British mathematician Andrew Wiles, who solved a 350-year-old mathematics problem, was named winner of the Abel Prize for mathematics Tuesday, the Norwegian Academy of Sciences said in a statement.
The academy chose Wiles "for his stunning proof of Fermat's Last Theorem" in 1994, which opened "a new era in number theory."
The theorem is named after French amateur mathematician Pierre de Fermat, who around 1637 noted it down in the margin of a book.
Wiles, a 62-year-old Royal Society Research Professor at Oxford since 2011, said he felt challenged to solve the problem as a young boy in Cambridge, England.
He worked in secret for several years using different fields of mathematics, including modular forms and elliptic curves, to write the proof.
The 6-million-kroner (700,000-dollar) prize, which is dubbed "the Nobel for mathematics," is due to be presented May 24.

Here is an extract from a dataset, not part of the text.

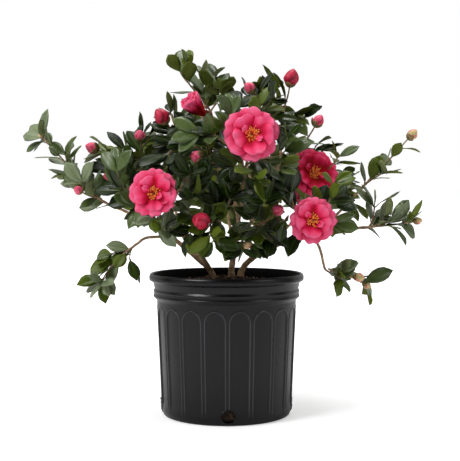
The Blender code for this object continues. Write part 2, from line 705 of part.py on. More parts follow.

Wiles earned his doctorate in 1980 at Clare College, Cambridge. His academic career has included posts at the Institute for Advanced Study in New Jersey, Princeton University, and the Institut des Hautes Etudes Scientifiques near Paris.
He was knighted in 2000.
The Abel Prize, which was first awarded in 2003, was created to commemorate the 200th anniversary of the birth of Niels Henrik Abel, a Norwegian mathematician.